Figure 3: Effects of motor on sound power of fan.

For this task newly designed compact centrifugal fans from ebm-papst were chosen, so-called Sirocco fans, sometimes also called squirrel-cage fans. These DC fans have electronically commutated drives with electronic reverse polarity protection. The electronics are integrated in the fan’s impeller hub to save space. The outstanding efficiency of the brushless drive results in lower heat stress for the bearings, which increases the service life of the fan. The air flows in through a round inlet orifice, is radially deflected inside the fan and leaves it through the tangentially positioned outlet. Sirocco fans are characterized by a high number of blades that are bent in the direction of rotation. The blades transfer the rotational energy to the air flow while the static pressure increase takes place in the spiral. Without the spiral the air would simply be mixed. Due to its design principle, this fan type has highly turbulent air flow with lower aerodynamic efficiency compared to other centrifugal fan designs. On the other hand, the high number of blades is beneficial as it results in lower noise emissions with fewer disturbing tonal components. Today, fluid mechanical calculations for centrifugal fans with forward-curved blades are possible with modern simulation methods. Using numerical flow simulations, the complex air flow structure in the fans can be computed and the results are used to optimize the fan geometry with respect to the application.

Three-step fan design

Figure 4: Geometrical adaptation of centrifugal fan to the available space.

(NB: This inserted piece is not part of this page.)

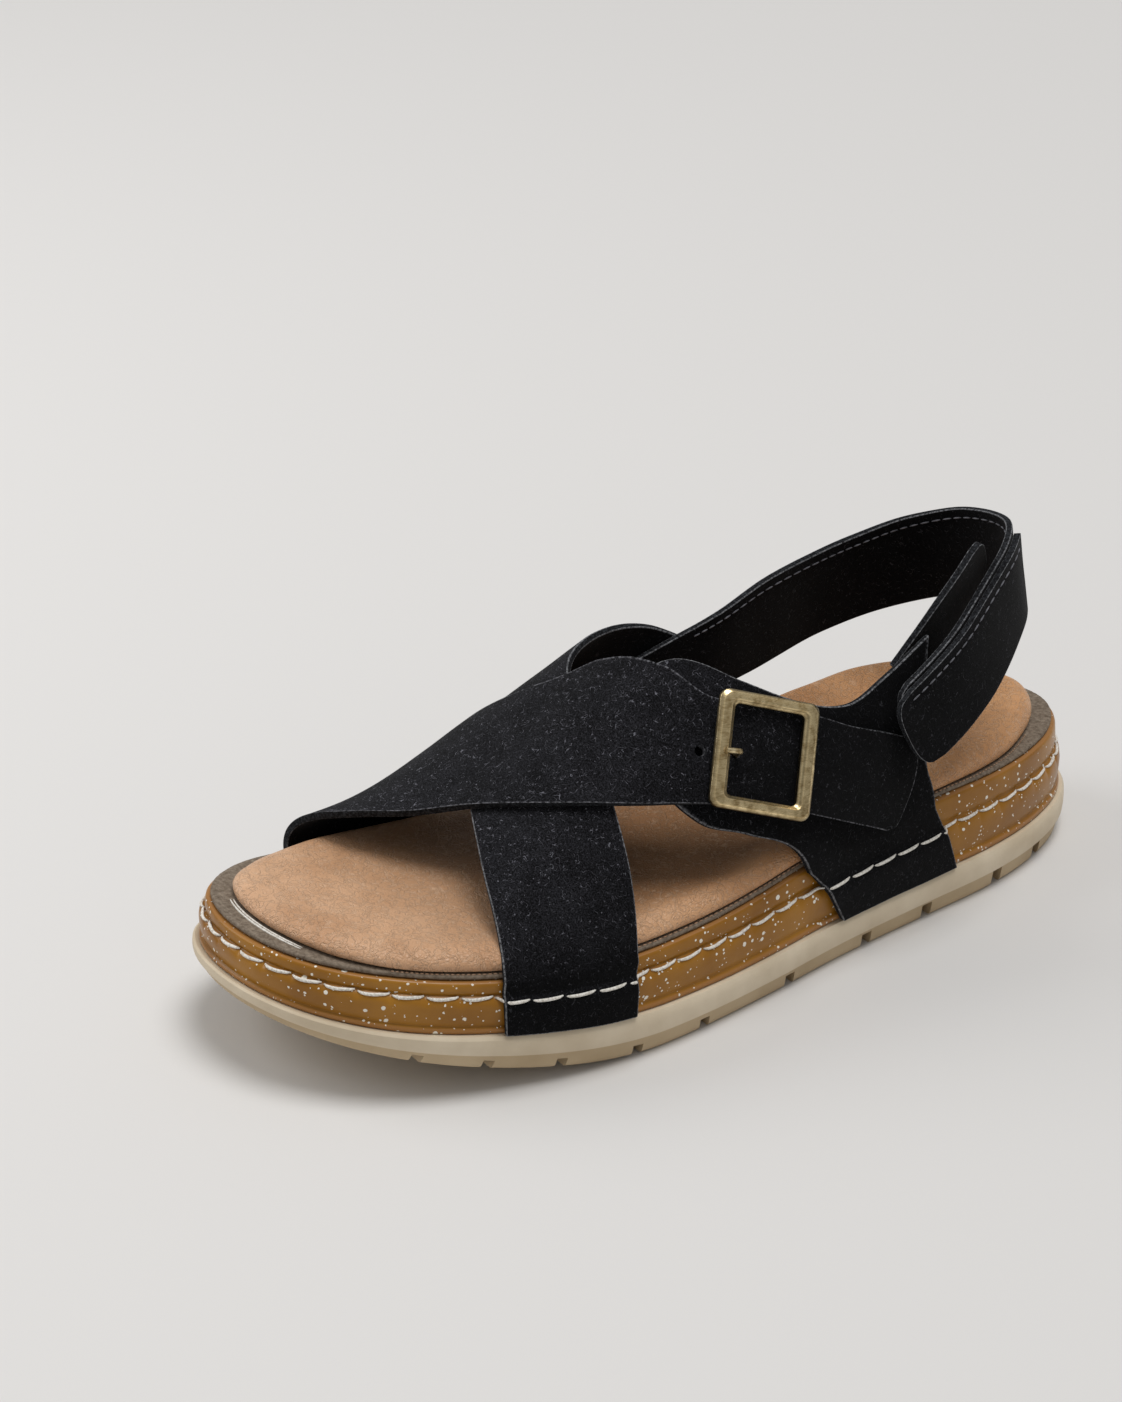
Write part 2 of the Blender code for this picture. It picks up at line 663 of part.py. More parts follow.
def make_tube(name, points, diameter, collection):
    """Round bar through a list of points, as a welded mesh."""
    path = bpy.data.curves.new(name, "CURVE")
    path.dimensions = "3D"
    path.bevel_depth = diameter / 2
    path.bevel_resolution = 2
    path.use_fill_caps = True
    line = path.splines.new("POLY")
    line.points.add(len(points) - 1)
    for node, point in zip(line.points, points):
        node.co = (*point, 1)
    guide = bpy.data.objects.new(name + "_path", path)
    collection.objects.link(guide)
    evaluated = guide.evaluated_get(bpy.context.evaluated_depsgraph_get())
    mesh = bpy.data.meshes.new_from_object(evaluated)
    shape = bmesh.new()
    shape.from_mesh(mesh)
    bmesh.ops.remove_doubles(shape, verts=shape.verts, dist=WELD)
    bmesh.ops.recalc_face_normals(shape, faces=shape.faces)
    shape.to_mesh(mesh)
    shape.free()
    bpy.data.objects.remove(guide)
    return add_object(name, mesh, collection)


def make_buckle_frame(collection, cutters):
    """Flat bevelled frame with a hidden bar that runs under the strap from rail to rail."""
    frame = buckle_frame_matrix()
    seat = buckle_seat(frame)
    end_rail = BUCKLE_RAIL * END_RAIL_SHARE
    shape = bmesh.new()
    edges = []
    inner = (BUCKLE_WIDTH - 2 * BUCKLE_RAIL, BUCKLE_HEIGHT - 2 * end_rail, BUCKLE_CORNER / 2)
    for width, height, corner in ((BUCKLE_WIDTH, BUCKLE_HEIGHT, BUCKLE_CORNER), inner):
        loop = [shape.verts.new((x, y, seat)) for x, y in rounded_rectangle(width, height, corner)]
        edges += [shape.edges.new((loop[k - 1], loop[k])) for k in range(len(loop))]
    bmesh.ops.bridge_loops(shape, edges=edges)
    upper = bmesh.ops.extrude_face_region(shape, geom=shape.faces[:])
    raised = [item for item in upper["geom"] if isinstance(item, bmesh.types.BMVert)]
    bmesh.ops.translate(shape, verts=raised, vec=(0, 0, BUCKLE_THICKNESS))
    bmesh.ops.recalc_face_normals(shape, faces=shape.faces)
    bmesh.ops.transform(shape, matrix=frame, verts=shape.verts)
    mesh = bpy.data.meshes.new("buckle_frame")
    shape.to_mesh(mesh)
    shape.free()
    buckle = add_object("buckle_frame", mesh, collection)
    edge = buckle.modifiers.new("edge", "BEVEL")
    edge.width = BUCKLE_THICKNESS * FRAME_BEVEL
    edge.segments = 2
    edge.limit_method = "ANGLE"
    edge.angle_limit = PIN_SHARP

    drop = SEAT_GAP + BUCKLE_BAR / 2
    points = []
    for k in range(SEAT_SAMPLES + 1):
        spot = strap_spot(frame, 0.0, k / SEAT_SAMPLES)
        points.append(Vector((0, spot.y, spot.z - drop)))
    rail_y = BUCKLE_HEIGHT / 2 - BUCKLE_BAR * POST_INSET
    for end, side in ((0, -1), (-1, 1)):
        low = points[end].z
        post = [Vector((0, side * rail_y, low)), Vector((0, side * rail_y, seat + BUCKLE_THICKNESS / 2))]
        points = post[::-1] + points if side < 0 else points + post
    bar = make_tube("buckle_bar", [frame @ point for point in points], BUCKLE_BAR, cutters)
    cut(buckle, bar, "UNION")
    mesh.shade_smooth()
    mesh.set_sharp_from_angle(angle=FRAME_SHARP)
    return buckle


def make_buckle_prong(collection):
    """Pin that comes up through the strap's hole and rests on the frame's front rail."""
    frame = buckle_frame_matrix()
    seat = buckle_seat(frame)
    radius = PRONG_DIAMETER / 2
    lowest = min(strap_spot(frame, 0.0, 0.5).z, strap_spot(frame, prong_hole_x(), 0.5).z)
    under = lowest - SEAT_GAP - radius
    over = seat + BUCKLE_THICKNESS + SEAT_GAP + radius
    hole = prong_hole_x()
    start = -(BUCKLE_BAR / 2 + SEAT_GAP)
    points = [(start, under), (hole * PRONG_BEND, under), (hole, under + radius), (hole, seat + radius),
              (hole - radius, over - radius / 2), (hole - 2 * radius, over),
              (hole - PRONG_HOLE - PRONG_OVERHANG * BUCKLE_RAIL, over)]
    path = [frame @ Vector((x, 0, z)) for x, z in points]
    prong = make_tube("buckle_prong", path, PRONG_DIAMETER, collection)
    prong.data.shade_smooth()
    prong.data.set_sharp_from_angle(angle=PIN_SHARP)
    return prong


def heel_strap_edges():
    edges = []
    inward = -(LEATHER + 2 * SEAT_GAP)
    for station, low, high in zip(HEEL_STRAP_START["station"], HEEL_STRAP_START["low_turn"],
                                  HEEL_STRAP_START["high_turn"]):
        edges.append((wrap_lifted(station, low, inward), wrap_lifted(station, high, inward)))
    return edges + free_edges(HEEL_STRAP, HEEL_STRAP_WIDTH)


def make_quarter(collection):
    quarter = sheet("lateral_quarter", cut_pattern(QUARTER, top=QUARTER_TOP), QUARTER_CELLS,
                    QUARTER_STRIPS, True, collection)
    thicken(quarter, LEATHER)
    return quarter


def make_heel_strap(collection):
    place = band_place(heel_strap_edges(), 0.0, 0.0, HEEL_STRAP_END, end_round=HEEL_STRAP_ROUND)
    strap = sheet("heel_strap", place, HEEL_STRAP_CELLS, HEEL_STRAP_STRIPS, True, collection)
    thicken(strap, LEATHER)
    return strap


def make_heel_tab(collection):
    place = band_place(heel_strap_edges(), LEATHER + SEAT_GAP, TAB_START, 1.0,
                       (TAB_WIDTH - HEEL_STRAP_WIDTH) / 2, TAB_ROUND)
    tab = sheet("heel_tab", place, TAB_CELLS, STRAP_STRIPS, True, collection)
    thicken(tab, LEATHER)
    return tab


def make_quarter_ear(collection):
    place = band_place(free_edges(EAR, EAR_WIDTH), 0.0, end_round=EAR_ROUND)
    ear = sheet("quarter_ear", place, EAR_CELLS, STRAP_STRIPS, True, collection)
    thicken(ear, LEATHER)
    return ear


def paint(thing, finish):
    """Give a piece its own material, from its colour, roughness and metal."""
    colour, roughness, metallic = finish
    material = bpy.data.materials.new(thing.name)
    material.use_nodes = True
    shader = material.node_tree.nodes["Principled BSDF"]
    shader.inputs["Base Color"].default_value = (*colour, 1)
    shader.inputs["Roughness"].default_value = roughness
    shader.inputs["Metallic"].default_value = metallic
    thing.data.materials.clear()
    thing.data.materials.append(material)


def main():
    for thing in list(bpy.data.objects):
        bpy.data.objects.remove(thing)
    sandal = bpy.data.collections.new("cross_strap_sandal")
    cutters = bpy.data.collections.new("cutters")
    for collection in (sandal, cutters):
        bpy.context.scene.collection.children.link(collection)

    paint(make_outsole(sandal, cutters), RUBBER)
    paint(make_midsole(sandal), FOAM)
    paint(make_rim_board(sandal), BOARD)
    paint(make_footbed(sandal), TAN_LEATHER)
    paint(make_cross_straps(sandal, cutters), BLACK_NUBUCK)
    paint(make_quarter(sandal), BLACK_NUBUCK)
    paint(make_heel_strap(sandal), BLACK_NUBUCK)
    paint(make_heel_tab(sandal), BLACK_NUBUCK)
    paint(make_quarter_ear(sandal), BLACK_NUBUCK)
    paint(make_buckle_frame(sandal, cutters), BRASS)
    paint(make_buckle_prong(sandal), BRASS)


main()
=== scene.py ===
"""Cross strap sandal, left shoe, finished for a still picture."""
from math import asin, atan, cos, exp, pi, radians, sin, sqrt

import bmesh
import bpy
from mathutils import Matrix, Vector, noise


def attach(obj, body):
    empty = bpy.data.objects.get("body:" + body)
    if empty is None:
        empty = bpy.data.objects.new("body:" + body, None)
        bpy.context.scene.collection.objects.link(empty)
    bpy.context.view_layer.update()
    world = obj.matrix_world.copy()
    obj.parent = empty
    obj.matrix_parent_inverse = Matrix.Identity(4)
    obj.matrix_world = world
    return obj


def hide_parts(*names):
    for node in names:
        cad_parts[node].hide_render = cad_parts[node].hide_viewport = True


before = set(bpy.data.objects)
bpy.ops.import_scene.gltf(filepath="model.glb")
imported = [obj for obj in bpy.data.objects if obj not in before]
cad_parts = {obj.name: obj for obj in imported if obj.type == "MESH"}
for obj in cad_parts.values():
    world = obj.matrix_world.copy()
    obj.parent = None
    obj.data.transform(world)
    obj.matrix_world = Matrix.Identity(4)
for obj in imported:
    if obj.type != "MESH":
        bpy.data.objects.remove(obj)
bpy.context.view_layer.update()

# Studio: a plain pale floor under a high soft light, with a round softbox on the left, and
# the camera that looks down on the shoe's outer side from the front.
FLOOR_COLOUR = (0.715, 0.702, 0.688, 1)
FLOOR_SIZE = 6
SKY_COLOUR = (1, 0.995, 0.985, 1)
SKY_STRENGTH = 0.335
KEY_PLACE = (0.1, 0.15, 1)
KEY_STRENGTH = 1.69
KEY_SPREAD = radians(30)
SOFTBOX_PLACE = (-0.75, -0.75, 0.75)
SOFTBOX_STRENGTH = 5
SOFTBOX_SIZE = 0.9
CAMERA_PLACE = (0.54272, -0.405567, 0.405734)
CAMERA_AIM = (-0.121429, 0.046289, 0.0019)
FOCAL_LENGTH = 77.03
SENSOR_WIDTH = 36
NEAREST_SEEN = 0.01


def new_material(name, roughness, specular=0.5, **sockets):
    """Material with one Principled shader, and its tree and the piece's own coordinates."""
    material = bpy.data.materials.new(name)
    material.use_nodes = True
    tree = material.node_tree
    shader = tree.nodes["Principled BSDF"].inputs
    shader["Roughness"].default_value = roughness
    shader["Specular IOR Level"].default_value = specular
    for socket, value in sockets.items():
        shader[socket.replace("_", " ")].default_value = value
    return material, tree, tree.nodes.new("ShaderNodeTexCoord").outputs["Object"]


def as_mesh(shape, name):
    mesh = bpy.data.meshes.new(name)
    shape.to_mesh(mesh)
    shape.free()
    return mesh


def as_object(name, data):
    thing = bpy.data.objects.new(name, data)
    scene.collection.objects.link(thing)
    return thing


def set_up(name, data, place, aim=(0, 0, 0)):
    """Light or camera in the studio, turned toward the point that it aims at."""
    thing = as_object(name, data)
    thing.location = place
    thing.rotation_euler = (Vector(aim) - Vector(place)).to_track_quat("-Z", "Y").to_euler()
    return thing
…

The fan design took place in three steps. In the first step, a low-vibration electronically commutated three-phase motor was integrated in a fan with similar dimensions (Figure 2). This drive ensures minimal generation of the structure-borne noise that is often considered disturbing at low speeds. In the second step, the aerodynamic components (scroll housing), number of blades and blade angles) were designed using 3D flow simulations and related experiments. Figure 3 shows the fan’s overall sound power plotted against the back pressure of the flow channels through the window frame.
With increasing air flow through the flow channels, the back pressure increases, thereby requiring a higher fan speed. Consequently, the values on the x-axis are also a measure of the fanspeed: the higher the speed, the greater the air flow, the higher the back pressure and the higher the sound power level. The black curve shows the behavior of the series fan with a basic single-phase motor. The blue curve denotes a fan with the same dimensions and drive but with optimized aerodynamics and the red curve shows the acoustic behavior of the series fan when equipped with a three-phase motor.

Improvements to aerodynamics and motor

It can be seen that improvements in aerodynamics are just as effective as choosing the right motor technology. For pressures above 90 Pa, both effects can be approximately added without negative interference, so both improvements were used in the new fan. The fan dimensions were further reduced and adapted to the geometrical requirements of the application (Figure 4).

Thanks to the easy window replacement the building suffers no negative visual impact.

Further optimization with CFD

Figure 5: Flow simulation of complete fan in window frame.

Since the fan cannot be operated under optimum intake and outlet conditions, the actual conditions of installation have to be included in further optimization efforts. For this purpose, computational fluid dynamics (CFD) is a very effective method. The relatively large effort involved in performing CFD calculations enables the simulation of complex flow processes in a unique way (Figure 5). Effective visualization of the results helps in assessing modifications and improvements so the amount of experimentation can be reduced considerably. To integrate the system into the window frame, two fans with identical aerodynamics and motors but different directions of rotation are needed: a clockwise fan for the intake and a counterclockwise fan for the exhaust.

Figure 6: Air performance and sound power of centrifugal fan with point of operation and aerodynamic resistance curve for window frame.

With respect to air performance and noise emissions (shown as sound power), the fan operates close to its acoustic minimum. Regarding the scale of the red curve in Figure 6 the deviations are well within measurement tolerances and product variations.
Decentralized residential ventilation systems integrated in window frames provide the convenience of fresh, preheated air. Thanks to the easy window replacement without extra installation effort, the building suffers no negative visual impact. The window’s functions of noise suppression and protection against break-ins remain in effect. To fully achieve these benefits, ebm-papst developed especially efficient and quiet fans with a design optimized for the limited available space in window frames.